Remember 9/11, Both in Tragedy and Unity
Issue   |   Wed, 09/14/2011 - 00:38

This past Sunday, Americans gathered to memorialize the 10th anniversary of Sept. 11, 2001. As a nation, we collectively remembered the shock, the anger, the grief and the loss felt when we saw the World Trade Center towers collapse – but we also remember the solidarity emerging in the midst of that dark day.

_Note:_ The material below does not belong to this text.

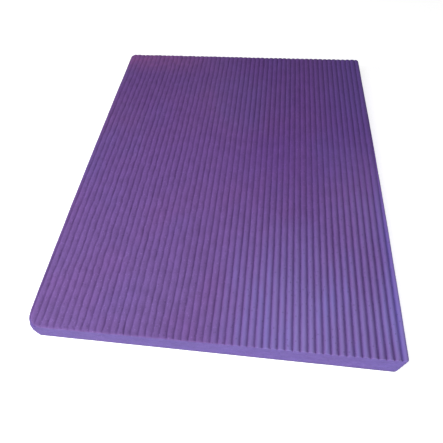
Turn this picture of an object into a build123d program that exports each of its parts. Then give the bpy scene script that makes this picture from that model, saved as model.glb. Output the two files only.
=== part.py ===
from build123d import *
import os

# A balance pad for physiotherapy: a slab of closed-cell foam, built up from sheets of one
# thickness that are bonded flat on each other with films of adhesive, then cut to outline.
# Millimetres. +Z is up, +Y runs the long way, and the origin is the middle of the underside.

# Driving dimensions of the pad
pad_width = 400.0  # across the top
pad_length = 500.0  # halfway across
pad_height = 40.0
sheet_count = 4
film_thickness = 0.25

# Corners of the outline, in order: front left, front right, back right, back left
radii_low = [4.0, 6.0, 6.0, 7.0]  # at the underside
radii_high = [18.0, 3.0, 6.0, 7.0]  # at the top
corner_wear = [3.5, 1.0, 1.0, 1.0]  # 1 changes evenly with height, more keeps the change near the top

# The cut edges aren't quite upright or square
side_spread = 3.0  # how much further out each long side is at the underside than at the top
front_cut_low = 3.8  # how much further forward the right end of the front is, at the underside
front_cut_high = 0.7  # the same at the top

# Ribs of the top sheet: round crests side by side, with narrow round grooves between them
rib_pitch = 7.69
rib_height = 2.6
groove_width = 1.0
groove_round = 0.4  # from the groove's floor up to where it meets the ribs' arcs
rib_slant = 0.85  # degrees that the ribs turn off the long edges, towards +X at the far end
groove_shift = 1.9  # how far the pattern's middle lies to the right of the pad's middle
groove_count = 52

# Sizes and levels that follow from them
back = (pad_length + front_cut_low / 2) / 2  # distances from the origin
front_middle = pad_length - back
sheet_thickness = (pad_height - (sheet_count - 1) * film_thickness) / sheet_count
layer_step = sheet_thickness + film_thickness
top_level = (sheet_count - 1) * layer_step
groove_floor = pad_height - rib_height
groove_shoulder = groove_floor + groove_round
rib_count = groove_count + 3
first_groove = groove_shift - rib_pitch * rib_count / 2
overrun = 10.0  # the ribbed profile is longer than the pad by this at each end, then trimmed

os.makedirs("parts", exist_ok=True)


def finish(piece, name):
    """Labels a finished piece and writes it to its own file."""
    piece.part.label = name
    export_step(piece.part, f"parts/{name}.step")


def outline_corners(level):
    """Corner points of the pad's outline at a height above the floor."""
    share = level / pad_height
    side = pad_width / 2 + side_spread * (1 - share)
    cut = front_cut_low + share * (front_cut_high - front_cut_low)
    left_front = (-side, -front_middle + cut / 2)
    right_front = (side, -front_middle - cut / 2)
    return [left_front, right_front, (side, back), (-side, back)]


def outline_radii(level):
    """Radii of those corners."""
    share = level / pad_height
    return [low + share**wear * (high - low) for low, high, wear in zip(radii_low, radii_high, corner_wear)]


# Ribbed top sheet: its section across the ribs is run along them, then trimmed to the outline
rib_plane = Plane.XZ.rotated((0, 0, -rib_slant))
with BuildPart() as ribbed_top_sheet:
    with BuildSketch(rib_plane):
        with BuildLine():
            for rib in range(rib_count):
                groove = first_groove + rib * rib_pitch
                left = groove + groove_width / 2
                right = groove + rib_pitch - groove_width / 2
                ThreePointArc(
                    (groove - groove_width / 2, groove_shoulder),
                    (groove, groove_floor),
                    (left, groove_shoulder),
                )
                ThreePointArc(
                    (left, groove_shoulder),
                    (groove + rib_pitch / 2, pad_height),
                    (right, groove_shoulder),
                )
            section_left = first_groove - groove_width / 2
            section_right = section_left + rib_count * rib_pitch
            Polyline(
                (section_right, groove_shoulder),
                (section_right, top_level),
                (section_left, top_level),
                (section_left, groove_shoulder),
            )
        make_face()
    extrude(amount=pad_length / 2 + overrun, both=True)
    for level in (top_level, pad_height):
        with BuildSketch(Plane.XY.offset(level)):
            with BuildLine():
                FilletPolyline(*outline_corners(level), radius=outline_radii(level), close=True)
            make_face()
    loft(ruled=True, mode=Mode.INTERSECT)
finish(ribbed_top_sheet, "ribbed_top_sheet")

# Plain sheets under it, from the floor up
for layer, name in enumerate(("base_sheet", "lower_core_sheet", "upper_core_sheet")):
    with BuildPart() as plain_sheet:
        for level in (layer * layer_step, layer * layer_step + sheet_thickness):
            with BuildSketch(Plane.XY.offset(level)):
                with BuildLine():
                    FilletPolyline(*outline_corners(level), radius=outline_radii(level), close=True)
                make_face()
        loft(ruled=True)
    finish(plain_sheet, name)

# Films of adhesive between the sheets, flush with the cut edge
for layer, name in enumerate(("lower_bond_film", "middle_bond_film", "upper_bond_film")):
    with BuildPart() as bond_film:
        for level in (layer * layer_step + sheet_thickness, (layer + 1) * layer_step):
            with BuildSketch(Plane.XY.offset(level)):
                with BuildLine():
                    FilletPolyline(*outline_corners(level), radius=outline_radii(level), close=True)
                make_face()
        loft(ruled=True)
    finish(bond_film, name)
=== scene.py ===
import math

import bmesh
import bpy
import numpy as np
from mathutils import Matrix, Vector


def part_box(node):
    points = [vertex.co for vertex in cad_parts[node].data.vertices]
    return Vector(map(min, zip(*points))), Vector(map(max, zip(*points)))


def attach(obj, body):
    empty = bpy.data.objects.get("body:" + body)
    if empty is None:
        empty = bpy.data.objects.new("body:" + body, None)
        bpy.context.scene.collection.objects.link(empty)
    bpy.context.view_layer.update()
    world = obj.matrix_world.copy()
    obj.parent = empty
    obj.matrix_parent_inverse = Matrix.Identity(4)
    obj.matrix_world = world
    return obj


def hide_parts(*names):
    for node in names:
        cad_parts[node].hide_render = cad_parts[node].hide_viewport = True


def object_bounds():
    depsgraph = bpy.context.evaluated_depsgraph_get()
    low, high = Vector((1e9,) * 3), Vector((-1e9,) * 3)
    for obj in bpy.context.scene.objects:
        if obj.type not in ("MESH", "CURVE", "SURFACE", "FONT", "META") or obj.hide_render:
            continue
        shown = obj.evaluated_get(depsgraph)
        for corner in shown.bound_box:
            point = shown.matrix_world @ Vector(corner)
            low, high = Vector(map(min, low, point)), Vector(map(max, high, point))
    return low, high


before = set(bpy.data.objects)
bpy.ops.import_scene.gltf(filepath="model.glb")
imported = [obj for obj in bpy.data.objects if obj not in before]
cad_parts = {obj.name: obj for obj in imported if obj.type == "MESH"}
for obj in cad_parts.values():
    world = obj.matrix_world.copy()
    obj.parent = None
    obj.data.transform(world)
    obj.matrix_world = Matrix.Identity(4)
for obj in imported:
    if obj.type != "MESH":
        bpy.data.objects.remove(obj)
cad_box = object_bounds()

# A balance pad: a block of closed-cell foam bonded from four sheets, with a ribbed top.
# Metres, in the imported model's frame: +Y runs along the ribs, +Z is up, and the floor is z = 0.

MM = 0.001

# ---------------------------------------------------------------- sizes of the pad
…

It was the first domestic tragedy of our generation, and 9/11 went down as the worst act of terrorism on U.S. soil in history. At 8:46 a.m. Eastern Standard Time, terrorists flew American Airlines Flight 11 into the North Tower of the World Trade Center; the first plane was followed 17 minutes later by United Flight 157, which crashed into the middle of the South Tower. At 9:37 a.m., American Airlines Flight 77 was flown into the Pentagon by five hijackers. But the passengers of the fourth intended flight, United Flight 93, upon realizing that their plane was being hijacked and hearing what had happened with the three attacks earlier in the morning, banded together to fight back against the terrorists. Their efforts resulted in the terrorists being diverted from their course towards Washington, D.C., crashing the plane instead into a field near Shanksville, Penn.

The passengers and crew of United 93 were not the only heroes on that day. Legions of public servants — firefighters and police officers, in particular — gave tirelessly of their time, and even gave their lives, to rescue people from the blazing heaps of metal that littered the World Trade Center. America came together on that day and in the weeks that followed, putting aside whatever differences they had in favor of uniting in action and in support of the nation and the lives that had been lost.

That sense of unity, of a higher calling, enabled this country to endure the terror of 9/11. Much has changed in the last decade because of those attacks, and the events that have unfolded in this time reveal, however, that many of the lessons of 9/11 attacks have been ignored or forgotten. It didn’t take long before America returned to political infighting, unnecessary wars and the hatred of a people whose only crime was to share the same color or religion as those who had attacked us. When we remembered 9/11, it seemed, what we called to mind was fear rather than strength; vengeance rather than solidarity.

We all have our own memories of that fateful day. But however varied our remembrances may be, however young or uncomprehending we were on that day, one common thread connects us all as we look back on 9/11 a decade later: a longing for security in the face of terror, for peace born of the ashes of Ground Zero.

In the days immediately following Sept. 11, 2001, America and the free world stood united against such reckless acts of violence. The anniversary of the attacks on the World Trade Center is a time to remember and stand for not only the 2,996 that died that day, but all victims of terror. It is a time to remember that terror did not begin and it certainly did not end with Sept. 11, but grows where ignorance and fear hold free reign. Terror begets terror, whether it is committed by fundamentalist car bombs or drone air strikes on remote villages. For thousands upon thousands still, our 9/11 is their 24/7.

For too many, terror is not merely a memory or a list of names.

So for all who remember, in all our varied ways, let that memory be a call to not only mourn the past — but a call to stand for the future, so that present horror may, too, one day become only memories.